The bill forces an employer to send notices to all eligible, qualified employees for an available position and then wait five business days before analyzing acceptance offers based upon seniority. In an opposition letter sent to legislators, the CalChamber pointed out that under SB 93 (2021) and similar local ordinances, this waiting period has slowed hiring and SB 627 will have the same impact.
Another problematic aspect of SB 627 is that it forces employers to hire based on seniority, not skill. The bill ties the employer’s hands as far as hiring because they are allowed to consider only seniority, not who is most qualified for the job.
The CalChamber also warned that SB 627 likely violates the contracts clauses of the U.S. and California constitutions because it modifies existing at-will contracts. Any law that substantially impairs pre-existing contractual obligations violates the contracts clauses of both the federal and California constitutions.
SB 627 creates a novel, long-lasting retroactive right. Under California law, and absent an agreement otherwise, all “employment may be terminated at the will of either party on notice to the other” (Labor Code Section 2922), the CalChamber explained. Nearly every employment agreement in California either impliedly or expressly recognizes the at-will nature of the relationship. Employers hired workers assuming that, if the viability of their business was threatened, they could lay off these workers without granting them a possible cause of action.

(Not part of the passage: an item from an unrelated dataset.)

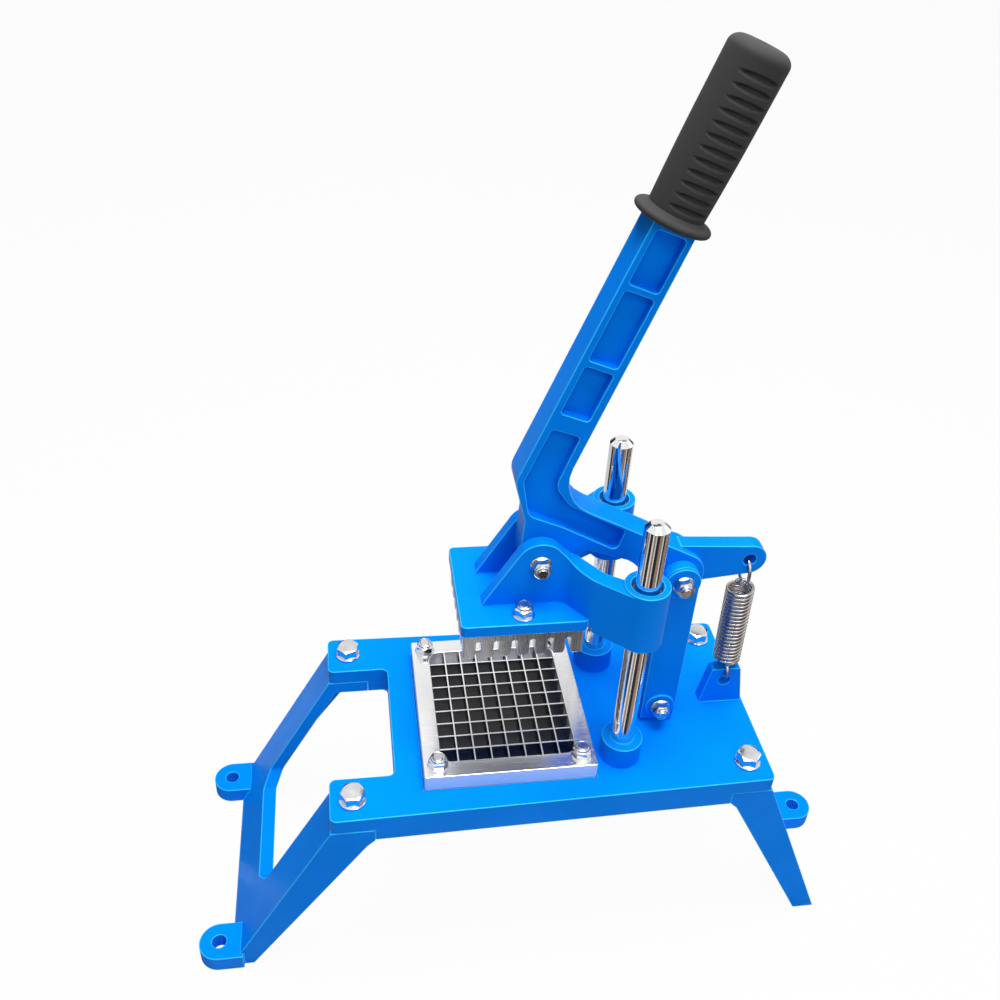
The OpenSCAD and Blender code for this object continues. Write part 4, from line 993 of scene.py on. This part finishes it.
class DICER_OT_stage(Operator):
    """Lay the floor, hang the lights and the dark flags, and set the camera"""
    bl_idname = "dicer.stage"
    bl_label = "Stage"

    def execute(self, context):
        stage = context.scene.dicer_stage
        scene = context.scene
        scene.view_settings.view_transform = "Standard"
        floor = bmesh.new()
        bmesh.ops.create_grid(floor, x_segments=2, y_segments=2, size=FLOOR_REACH)
        self.prop(scene, "floor", floor, self.pale(stage))
        self.flags(scene, stage)
        for name, (at, size, share) in LAMPS.items():
            self.light(scene, name, at, size, share * stage.light)
        self.world(scene, stage)
        self.camera(scene)
        return {"FINISHED"}

    def prop(self, scene, name, bm, material):
        """Adds a piece of the stage, which isn't part of the object."""
        mesh = bpy.data.meshes.new(name)
        bm.to_mesh(mesh)
        bm.free()
        mesh.materials.append(material)
        obj = bpy.data.objects.new(name, mesh)
        scene.collection.objects.link(obj)
        return obj

    def pale(self, stage):
        """A pale floor that the camera sees nearly white, with the shadow still on it."""
        n = Nodes("pale_floor")
        n.set(Base_Color=(*stage.floor, 1), Roughness=0.9, Specular_IOR_Level=0.1)
        white = n.add("ShaderNodeEmission")
        white.inputs["Color"].default_value = (1, 1, 1, 1)
        path, share, mix = n.add("ShaderNodeLightPath"), n.add("ShaderNodeMath"), n.add("ShaderNodeMixShader")
        share.operation = "MULTIPLY"
        share.inputs[1].default_value = stage.white
        n.link(path.outputs["Is Camera Ray"], share.inputs[0])
        n.link(share.outputs["Value"], mix.inputs["Fac"])
        n.link(n.shader.outputs["BSDF"], mix.inputs[1])
        n.link(white.outputs["Emission"], mix.inputs[2])
        n.link(mix.outputs["Shader"], n.tree.nodes["Material Output"].inputs["Surface"])
        return n.material

    def flags(self, scene, stage):
        """Cards round the object that only reflections see, as a studio has round polished metal."""
        for tone, colour in (("dark", stage.dark_flag), ("warm", stage.warm_flag)):
            n = Nodes(f"{tone}_flag")
            n.set(Base_Color=(*colour, 1), Roughness=1.0, Specular_IOR_Level=0.0)
            bm = bmesh.new()
            for middle, width, near, far in FLOOR_FLAGS[tone]:
                self.swept(bm, middle, width, ((near, FLAG_LIFT), (far, FLAG_LIFT)))
            bmesh.ops.translate(bm, verts=bm.verts, vec=FLAG_CENTRE)
            for middle, width, low, high in WALL_FLAGS[tone]:
                self.swept(bm, middle, width, ((WALL, low), (WALL, high)))
            obj = self.prop(scene, f"{tone}_flags", bm, n.material)
            for ray in ("camera", "diffuse", "shadow", "transmission", "volume_scatter"):
                setattr(obj, f"visible_{ray}", False)

    def swept(self, bm, middle, width, ends):
        """A strip swept round the Z axis between two points given by radius and height."""
        start = math.radians(middle - width / 2)
        foot = [bm.verts.new((r * math.cos(start), r * math.sin(start), z)) for r, z in ends]
        edge = bm.edges.new(foot)
        bmesh.ops.spin(bm, geom=foot + [edge], cent=(0, 0, 0), axis=(0, 0, 1),
                       angle=math.radians(width), steps=6, use_duplicate=False)

    def light(self, scene, name, at, size, power):
        lamp = bpy.data.lights.new(name, "AREA")
        lamp.shape = "DISK"
        lamp.size = size
        lamp.energy = power
        obj = bpy.data.objects.new(name, lamp)
        obj.location = at
        obj.rotation_euler = (LAMP_AIM - Vector(at)).to_track_quat("-Z", "Y").to_euler()
        scene.collection.objects.link(obj)

    def world(self, scene, stage):
        """White to the eye and in reflections, and a soft sky for the light that it gives."""
        world = bpy.data.worlds.new("studio")
        scene.world = world
        world.use_nodes = True
        tree = world.node_tree
        tree.nodes.clear()
        out, mix, path, plain, sky, coord, split, ramp, first, second = (
            tree.nodes.new("ShaderNode" + kind) for kind in (
                "OutputWorld", "MixShader", "LightPath", "Background", "Background", "TexCoord",
                "SeparateXYZ", "ValToRGB", "Math", "Math"))
        first.operation = second.operation = "MAXIMUM"
        sky.inputs["Strength"].default_value = stage.sky
        ramp.color_ramp.elements[0].position, ramp.color_ramp.elements[1].position = 0.0, 0.8
        ramp.color_ramp.elements[0].color = (0.3, 0.3, 0.3, 1)
        ramp.color_ramp.elements[1].color = (1, 1, 1, 1)
        plain.inputs["Color"].default_value = (1, 1, 1, 1)
        link = tree.links.new
        link(coord.outputs["Generated"], split.inputs["Vector"])
        link(split.outputs["Z"], ramp.inputs["Fac"])
        link(ramp.outputs["Color"], sky.inputs["Color"])
        link(path.outputs["Is Camera Ray"], first.inputs[0])
        link(path.outputs["Is Glossy Ray"], first.inputs[1])
        link(first.outputs["Value"], second.inputs[0])
        link(path.outputs["Is Transmission Ray"], second.inputs[1])
        link(second.outputs["Value"], mix.inputs["Fac"])
        link(sky.outputs["Background"], mix.inputs[1])
        link(plain.outputs["Background"], mix.inputs[2])
        link(mix.outputs["Shader"], out.inputs["Surface"])

    def camera(self, scene):
        lens = bpy.data.cameras.new("view")
        lens.lens = CAMERA["lens"]
        lens.sensor_width = CAMERA["sensor"]
        lens.clip_start = 0.01
        obj = bpy.data.objects.new("view", lens)
        turn, rise, roll = (math.radians(CAMERA[k]) for k in ("azimuth", "elevation", "roll"))
        obj.matrix_world = (Matrix.Translation(CAMERA["at"]) @ Matrix.Rotation(turn, 4, "Z")
                            @ Matrix.Rotation(math.pi / 2 - rise, 4, "X") @ Matrix.Rotation(roll, 4, "Z"))
        scene.collection.objects.link(obj)
        scene.camera = obj


class DICER_PT_panel(Panel):
    """The dicer's pieces, in the sidebar"""
    bl_label = "Vegetable dicer"
    bl_idname = "DICER_PT_panel"
    bl_space_type = "VIEW_3D"
    bl_region_type = "UI"
    bl_category = "Dicer"

    def draw(self, context):
        column = self.layout.column(align=True)
        for group in (context.scene.dicer_shape, context.scene.dicer_finish, context.scene.dicer_stage):
            for key in group.bl_rna.properties.keys():
                if key not in ("rna_type", "name"):
                    column.prop(group, key)
        for operator in OPERATORS:
            column.operator(operator.bl_idname)


OPERATORS = (DICER_OT_castings, DICER_OT_cutter, DICER_OT_fasteners, DICER_OT_rods, DICER_OT_grip,
             DICER_OT_spring, DICER_OT_stage)
CLASSES = (DicerShape, DicerFinish, DicerStage, *OPERATORS, DICER_PT_panel)


def register():
    for cls in CLASSES:
        bpy.utils.register_class(cls)
    bpy.types.Scene.dicer_shape = PointerProperty(type=DicerShape)
    bpy.types.Scene.dicer_finish = PointerProperty(type=DicerFinish)
    bpy.types.Scene.dicer_stage = PointerProperty(type=DicerStage)


def unregister():
    for name in ("dicer_shape", "dicer_finish", "dicer_stage"):
        delattr(bpy.types.Scene, name)
    for cls in reversed(CLASSES):
        bpy.utils.unregister_class(cls)


def main():
    register()
    bpy.ops.dicer.castings()
    bpy.ops.dicer.cutter()
    bpy.ops.dicer.fasteners()
    bpy.ops.dicer.rods()
    bpy.ops.dicer.grip()
    bpy.ops.dicer.spring()
    bpy.ops.dicer.stage()
    bpy.context.view_layer.update()


if __name__ == "__main__":
    main()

“Given the fact that there is no justification for SB 627 and its broad applicability to nearly every industry without any limitation in time or scope, it is unlikely that the state would be able to show that SB 627 is ‘appropriate and reasonable’ in serving a specific interest,” the CalChamber said.
The following are some of the bills that are currently stalled:
- SB 253 (Wiener; D-San Francisco): Imposes a mandatory climate tracking, and auditing on climate emissions that will fall heavily on all California businesses, impacting competitiveness and increasing costs. In Assembly Appropriations Suspense File.
- SB 616 (Gonzalez; D-Long Beach): Imposes new costs and leave requirements on employers of all sizes, by more than doubling existing sick leave mandate, which is in addition to all other enacted leave mandates that small employers throughout the state are already struggling with to implement and comply. In Assembly Appropriations Suspense File.
- AB 594 (Maienschein; D-San Diego): Allows all public prosecutors to enforce significant portion of the Labor Code, risking inconsistent enforcement and with no protection against additional recovery under a subsequent Private Attorneys General Act (PAGA) lawsuit. In Senate Appropriations Suspense File.
- AB 524 (Wicks; D-Oakland): Exposes employers to costly litigation under the Fair Employment and Housing Act by asserting that any adverse employment action was in relation to the employee’s family caregiver status, which is broadly defined to include any employee who contributes to the care of any person of their choosing, and creates a de facto accommodation requirement that will burden small businesses. In Senate Appropriations Suspense File.